A remarkable interview with Bono

A new book of interviews with rockstar Bono from U2 includes a remarkable conversation about the singer's faith. The book is called "Bono: In Conversation with Michka Assayas," and the interview in question is recounted in an article on the World Magazine website.

Here are a few morsels (any ellipses are from the World article):
"It's a mind-blowing concept that the God who created the Universe might be looking for company, a real relationship with people, but the thing that keeps me on my knees is the difference between Grace and Karma.

"At the center of all religions is the idea of Karma. You know, what you put out comes back to you: an eye for an eye, a tooth for a tooth, or in physics — in physical laws — every action is met by an equal or an opposite one. And yet, along comes this idea called Grace to upend all that . . . Love interrupts, if you like, the consequences of your actions, which in my case is very good news indeed, because I've done a lot of stupid stuff."

Those "stupid" things, Bono goes on to say, are "between me and God. But I'd be in big trouble if Karma was going to finally be my judge. It doesn't excuse my mistakes, but I'm holding out for Grace. I'm holding out that Jesus took my sins onto the Cross, because I know who I am, and I hope I don't have to depend on my own religiosity.
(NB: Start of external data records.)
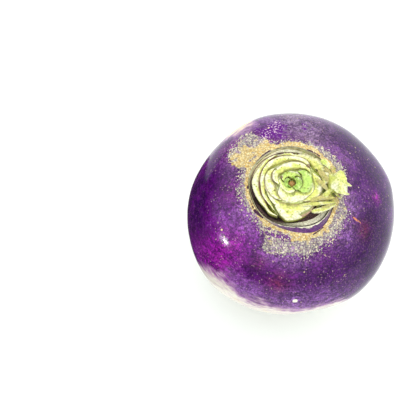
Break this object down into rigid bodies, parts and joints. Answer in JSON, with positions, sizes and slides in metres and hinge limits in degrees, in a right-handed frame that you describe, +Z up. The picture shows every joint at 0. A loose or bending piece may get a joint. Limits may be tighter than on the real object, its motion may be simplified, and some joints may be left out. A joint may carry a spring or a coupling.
{
  "type": "rutabaga",
  "caption": "Round purple-skinned root vegetable with its leaves cut off close to the crown and its taproot trimmed to a small flat spot that it stands on.",
  "frame": {"origin": "centre of the trimmed taproot's flat cut, which the root stands on", "axes": "+Z up through the crown, -Y towards the side nearest in a view from the front, +X to the right of that view"},
  "size_m": [0.0992, 0.0989, 0.0815],
  "materials": {
    "purple_skin": "thin waxy skin, satin to glossy, deep violet above and cream below the soil line",
    "cut_leaf_base": "moist cut plant flesh, pale yellow-green, brown along the cut edges",
    "corky_scar": "dry tan to grey cork in thin flakes, matte",
    "root_flesh": "pale cream cut root flesh, a little dried, with fine rings"
  },
  "bodies": {
    "root": {"swollen_root": "purple_skin", "leaf_base_rosette": "cut_leaf_base"}
  },
  "joints": []
}
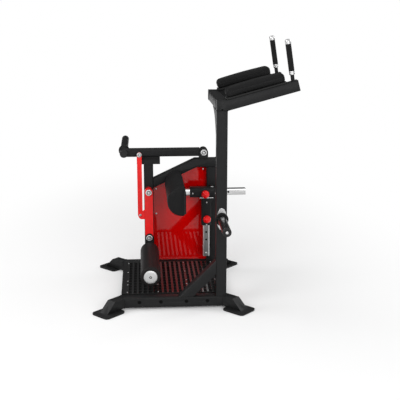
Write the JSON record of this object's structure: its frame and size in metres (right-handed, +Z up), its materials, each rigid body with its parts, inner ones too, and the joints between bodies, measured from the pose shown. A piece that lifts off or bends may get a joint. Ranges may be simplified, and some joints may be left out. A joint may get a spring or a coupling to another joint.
{
  "type": "standing leg curl machine",
  "caption": "Plate loaded leg curl machine for one standing leg: deck, forearm shelf with handles, sliding thigh pad, and a foam roller on a swing arm that lifts a weight lever.",
  "frame": {"origin": "centre of the bounding box, on the floor", "axes": "+X the way the user faces, toward the mast; +Y from the user's left to the right frame with the lever, away from the viewer; +Z up"},
  "size_m": [1.155, 1.512, 1.5113],
  "materials": {
    "black_plastic": "fine grained",
    "black_powder_coat": "textured black powder coat",
    "black_rubber": "matt rubber",
    "black_vinyl": "upholstery vinyl over foam",
    "brushed_steel": "drawn steel",
    "chrome": "bright plating",
    "painted_board": "board painted black",
    "red_gloss_panel": "high gloss red sheet",
    "red_plastic": "glossy",
    "red_powder_coat": "glossy red powder coat"
  },
  "bodies": {
    "frame": {"base_rail_near": "black_powder_coat", "base_rail_far": "black_powder_coat", "foot_near_left": "black_powder_coat", "foot_near_right": "black_powder_coat", "foot_far_left": "black_powder_coat", "foot_far_right": "black_powder_coat", "crossbar_1": "black_powder_coat", "crossbar_2": "black_powder_coat", "crossbar_3": "black_powder_coat", "crossbar_4": "black_powder_coat", "deck": "black_powder_coat", "mast": "black_powder_coat", "mast_brace": "black_powder_coat", "shelf_crossbar": "black_powder_coat", "shelf_rail_near": "black_powder_coat", "shelf_rail_far": "black_powder_coat", "shelf_gusset": "black_powder_coat", "arm_pad_board_near": "painted_board", "arm_pad_board_far": "painted_board", "arm_pad_near": "black_vinyl", "arm_pad_far": "black_vinyl", "handle_rod_near": "black_powder_coat", "handle_rod_far": "black_powder_coat", "handle_ring_near": "chrome", "handle_ring_far": "chrome", "handle_grip_near": "black_rubber", "handle_grip_far": "black_rubber", "handle_cap_near": "chrome", "handle_cap_far": "chrome", "peg_flange": "chrome", "peg_disc": "black_rubber", "peg": "brushed_steel", "peg_cap": "black_plastic", "post_left": "black_powder_coat", "post_right": "black_powder_coat", "top_tube": "black_powder_coat", "side_panel": "red_gloss_panel", "stop_bumper": "black_rubber", "lever_bracket": "black_powder_coat", "lever_pivot_bolt": "chrome", "knee_bolt": "chrome", "upright_bar": "brushed_steel"},
    "weight_lever": {"weight_lever": "black_powder_coat", "lever_end_cap": "black_plastic", "plate_sleeve": "black_powder_coat", "sleeve_end_cap": "black_plastic", "link_upper_bolt": "chrome"},
    "link": {"link": "red_powder_coat"},
    "swing_arm": {"swing_arm": "red_powder_coat", "link_lower_bolt": "chrome", "carrier_bolt": "chrome"},
    "roller_carrier": {"roller_carrier": "black_powder_coat", "roller_cap": "chrome"},
    "foam_roller": {"foam_roller": "black_vinyl"},
    "carriage": {"carriage": "black_powder_coat"},
    "thigh_pad_assembly": {"pad_tube": "chrome", "pad_plate": "black_powder_coat", "thigh_pad": "black_vinyl"},
    "vertical_pull_pin": {"pull_pin_vertical": "red_plastic"},
    "horizontal_pull_pin": {"pull_pin_horizontal": "red_plastic"}
  },
  "joints": [
    {"name": "knee_pivot", "type": "hinge", "parent": "frame", "child": "swing_arm", "pos_m": [-0.24841, 0.1364, 0.542], "axis": [0, 1, 0], "range_deg": [0, 85]},
    {"name": "lever_pivot", "type": "hinge", "parent": "frame", "child": "weight_lever", "pos_m": [0.10259, 0.2204, 0.785], "axis": [0, 1, 0], "range_deg": [0, 24.42]},
    {"name": "link_pivot", "type": "hinge", "parent": "weight_lever", "child": "link", "pos_m": [-0.30391, 0.1634, 0.779], "axis": [0, 1, 0], "range_deg": [-4.44, 0]},
    {"name": "carrier_pivot", "type": "hinge", "parent": "swing_arm", "child": "roller_carrier", "pos_m": [-0.24841, 0.1259, 0.2485], "axis": [0, 1, 0], "range_deg": [-40, 40]},
    {"name": "roller_spin", "type": "hinge", "parent": "roller_carrier", "child": "foam_roller", "pos_m": [-0.24841, -0.3991, 0.169], "axis": [0, 1, 0], "continuous": true},
    {"name": "carriage_slide", "type": "slide", "parent": "frame", "child": "carriage", "axis": [0, 0, 1], "range_m": [-0.1, 0]},
    {"name": "pad_slide", "type": "slide", "parent": "carriage", "child": "thigh_pad_assembly", "axis": [1, 0, 0], "range_m": [-0.05, 0.04]},
    {"name": "vertical_pin_pull", "type": "slide", "parent": "carriage", "child": "vertical_pull_pin", "axis": [0, -1, 0], "range_m": [0, 0.012], "stiffness_N_per_m": 800, "springref_m": -0.012},
    {"name": "horizontal_pin_pull", "type": "slide", "parent": "carriage", "child": "horizontal_pull_pin", "axis": [0, -1, 0], "range_m": [0, 0.012], "stiffness_N_per_m": 800, "springref_m": -0.012}
  ],
  "couplings": [
    {"joint": "lever_pivot", "follows": "knee_pivot", "ratio": 0.28709},
    {"joint": "link_pivot", "follows": "knee_pivot", "ratio": -0.05196}
  ]
}
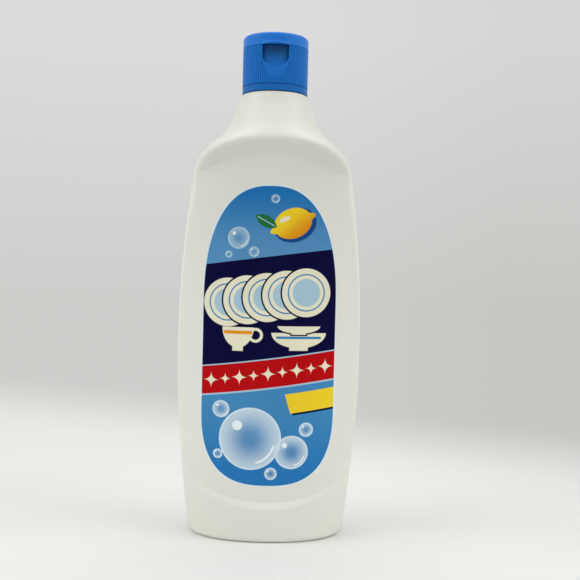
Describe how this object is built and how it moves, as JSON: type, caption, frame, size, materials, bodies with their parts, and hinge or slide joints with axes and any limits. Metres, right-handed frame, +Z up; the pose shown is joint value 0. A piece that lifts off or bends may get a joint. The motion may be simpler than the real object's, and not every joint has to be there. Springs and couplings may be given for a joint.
{
  "type": "dishwasher gel bottle",
  "caption": "Upright squeeze bottle with an oval waisted body, recessed label panel, and a flip-top screw cap that unscrews and opens.",
  "frame": {"origin": "centre of the standing plane under the bottle", "axes": "+Z up along the bottle and neck axis, the labelled front faces -Y, the flip lid's hinge is at +Y"},
  "size_m": [0.0798, 0.0488, 0.215],
  "materials": {
    "bottle": "satin white blow-moulded polyethylene",
    "gel": "opaque lemon-yellow gel",
    "front_label": "printed film, satin",
    "cap_liner": "white foam",
    "cap_base": "satin blue polypropylene",
    "flip_lid": "satin blue polypropylene"
  },
  "bodies": {
    "bottle": {"bottle": "bottle", "gel": "gel", "front_label": "front_label"},
    "seal": {"cap_liner": "cap_liner"},
    "cap": {"cap_base": "cap_base"},
    "lid": {"flip_lid": "flip_lid"}
  },
  "joints": [
    {"name": "cap_lift", "type": "slide", "parent": "bottle", "child": "seal", "axis": [0, 0, 1], "range_m": [0, 0.00477]},
    {"name": "cap_turn", "type": "hinge", "parent": "seal", "child": "cap", "pos_m": [0, 0, 0.2083], "axis": [0, 0, 1], "range_deg": [0, 540]},
    {"name": "lid_flip", "type": "hinge", "parent": "cap", "child": "lid", "pos_m": [0, 0.0145, 0.20975], "axis": [-1, 0, 0], "range_deg": [0, 170]}
  ],
  "couplings": [
    {"joint": "cap_lift", "follows": "cap_turn", "m_per_rad": 0.00050532}
  ]
}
"The point of the death of Christ is that Christ took on the sins of the world, so that what we put out did not come back to us, and that our sinful nature does not reap the obvious death. It's not our own good works that get us through the gates of Heaven.

At this point, Assayas comments: "That's a great idea, no denying it. Such great hope is wonderful, even though it's close to lunacy, in my view. Christ has His rank among the world's great thinkers. But Son of God, isn't that farfetched?"

Bono's response:
Look, the secular response to the Christ story always goes like this: He was a great prophet, obviously a very interesting guy, had a lot to say along the lines of other great prophets, be they Elijah, Muhammad, Buddha, or Confucius. But actually Christ doesn't allow you that. He doesn't let you off that hook. Christ says, No. I'm not saying I'm a teacher, don't call me teacher. I'm not saying I'm a prophet. I'm saying: 'I'm the Messiah.' I'm saying: 'I am God incarnate.' . . . So what you're left with is either Christ was who He said He was — the Messiah — or a complete nutcase. . . . The idea that the entire course of civilization for over half of the globe could have its fate changed and turned upside-down by a nutcase, for me that's farfetched.
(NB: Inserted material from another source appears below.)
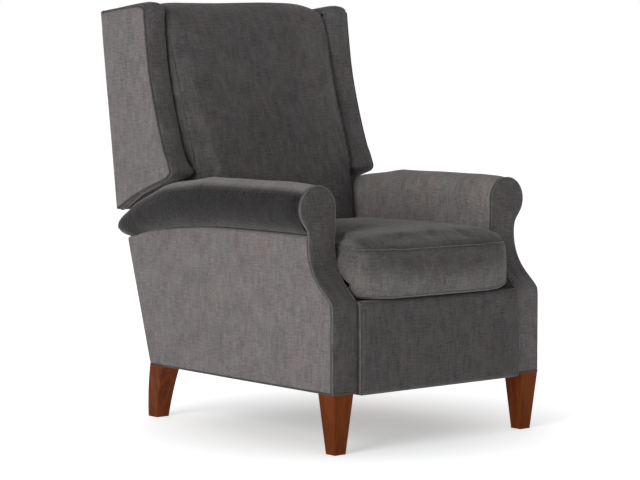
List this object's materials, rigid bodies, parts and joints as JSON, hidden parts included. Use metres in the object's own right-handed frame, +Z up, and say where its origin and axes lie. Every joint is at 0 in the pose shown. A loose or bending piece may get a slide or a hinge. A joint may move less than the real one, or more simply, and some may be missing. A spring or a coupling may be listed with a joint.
{
  "type": "wingback recliner",
  "caption": "High-leg push-back recliner with wings, rolled arms, a swinging footrest on a folding linkage and a back that reclines as the seat glides forward.",
  "frame": {"origin": "on the floor, under the middle of the chair's outer box", "axes": "+Z up and the tallest extent, -Y the way a sitter faces, +X the sitter's left and the shortest extent"},
  "size_m": [0.738, 0.963, 1.072],
  "materials": {
    "upholstery": "grey chenille, slubbed",
    "stained_wood": "brown stain, satin lacquer",
    "plain_wood": "unfinished, sawn",
    "linkage_steel": "black, satin",
    "pin_steel": "zinc plated",
    "spring_steel": "drawn wire",
    "lining": "woven deck cloth"
  },
  "bodies": {
    "base": {"left_arm_panel": "plain_wood", "right_arm_panel": "plain_wood", "left_arm_cover": "upholstery", "right_arm_cover": "upholstery", "left_arm_facing": "upholstery", "right_arm_facing": "upholstery", "front_left_leg": "stained_wood", "front_right_leg": "stained_wood", "rear_left_leg": "stained_wood", "rear_right_leg": "stained_wood", "leg_bolts": "pin_steel", "front_rail": "plain_wood", "rear_rail": "plain_wood", "lower_rear_panel": "upholstery", "left_mounting_rail": "linkage_steel", "right_mounting_rail": "linkage_steel", "mounting_pins": "pin_steel"},
    "front_swing": {"front_swing_links": "linkage_steel"},
    "rear_swing": {"rear_swing_links": "linkage_steel"},
    "seat": {"left_seat_plate": "linkage_steel", "right_seat_plate": "linkage_steel", "seat_plate_pins": "pin_steel", "seat_cross_tube": "linkage_steel", "seat_side_rails": "plain_wood", "seat_cross_rails": "plain_wood", "seat_springs": "spring_steel", "seat_deck": "lining", "seat_cushion": "upholstery"},
    "back": {"back_posts": "plain_wood", "back_rails": "plain_wood", "back_brackets": "linkage_steel", "back_springs": "spring_steel", "back_cushion": "upholstery", "left_wing": "upholstery", "right_wing": "upholstery", "left_wing_panel": "plain_wood", "right_wing_panel": "plain_wood", "outside_back": "upholstery", "outside_back_skirt": "upholstery"},
    "drive_link": {"drive_links": "linkage_steel", "drive_tube": "linkage_steel", "drive_link_pins": "pin_steel"},
    "cross_link": {"cross_links": "linkage_steel", "cross_link_pins": "pin_steel"},
    "long_link": {"long_links": "linkage_steel", "long_link_pins": "pin_steel"},
    "stay_link": {"stay_links": "linkage_steel"},
    "footrest": {"footrest_brackets": "linkage_steel", "footrest_bracket_pins": "pin_steel", "footrest_board": "plain_wood", "footrest_pad": "upholstery"}
  },
  "joints": [
    {"name": "back_recline", "type": "hinge", "parent": "seat", "child": "back", "pos_m": [0, 0.28813, 0.315], "axis": [-1, 0, 0], "range_deg": [0, 30]},
    {"name": "front_swing_turn", "type": "hinge", "parent": "base", "child": "front_swing", "pos_m": [0, -0.29185, 0.23464], "axis": [1, 0, 0], "range_deg": [0, 30]},
    {"name": "rear_swing_turn", "type": "hinge", "parent": "base", "child": "rear_swing", "pos_m": [0, -0.01185, 0.23464], "axis": [1, 0, 0], "range_deg": [0, 30]},
    {"name": "seat_glide", "type": "hinge", "parent": "front_swing", "child": "seat", "pos_m": [0, -0.20994, 0.292], "axis": [-1, 0, 0], "range_deg": [0, 30]},
    {"name": "footrest_open", "type": "hinge", "parent": "seat", "child": "drive_link", "pos_m": [0, -0.34594, 0.329], "axis": [-1, 0, 0], "range_deg": [0, 125]},
    {"name": "cross_link_turn", "type": "hinge", "parent": "seat", "child": "cross_link", "pos_m": [0, -0.40194, 0.333], "axis": [-1, 0, 0], "range_deg": [0, 122.53]},
    {"name": "long_link_turn", "type": "hinge", "parent": "drive_link", "child": "long_link", "pos_m": [0, -0.23194, 0.272], "axis": [-1, 0, 0], "range_deg": [-116.61, 0]},
    {"name": "stay_link_turn", "type": "hinge", "parent": "cross_link", "child": "stay_link", "pos_m": [0, -0.27094, 0.258], "axis": [-1, 0, 0], "range_deg": [-101.01, 0]},
    {"name": "footrest_tilt", "type": "hinge", "parent": "long_link", "child": "footrest", "pos_m": [0, -0.41794, 0.283], "axis": [-1, 0, 0], "range_deg": [0, 70.66]}
  ],
  "couplings": [
    {"joint": "front_swing_turn", "follows": "back_recline", "ratio": 1},
    {"joint": "rear_swing_turn", "follows": "back_recline", "ratio": 1},
    {"joint": "seat_glide", "follows": "back_recline", "ratio": 1},
    {"joint": "cross_link_turn", "follows": "footrest_open", "ratio": 0.97621},
    {"joint": "long_link_turn", "follows": "footrest_open", "ratio": -0.92889},
    {"joint": "stay_link_turn", "follows": "footrest_open", "ratio": -0.80411},
    {"joint": "footrest_tilt", "follows": "footrest_open", "ratio": 0.56126}
  ]
}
  • At 8/03/2005 1:59 PM, Anonymous Anonymous said…

    He talks about his faith the whole book - he almost can't talk about anything else.

  • At 8/04/2005 10:03 AM, Blogger Ken said…

    And your point is?

  • At 8/07/2005 1:45 PM, Anonymous Lee said…

    I've seen this floating around the Internet for a while, but it certainly is interesting how people take this. Some people simply ignore it. Others lambaste him. Bono is after all just a rock star; what do musicians know about the nature of reality anyway?!? *winks* Still, it's the response from Christians that I find most remarkable. We're so used to the big stars being "progressive" in their views, that, when one of them utters something that is even slightly sympathetic to Biblical Christianity, we tend to jump on it. This of course is no criticism of you Ken (or anyone else who posts on this), rather it is a sad commentary on the state of the marketplace of ideas in our culture.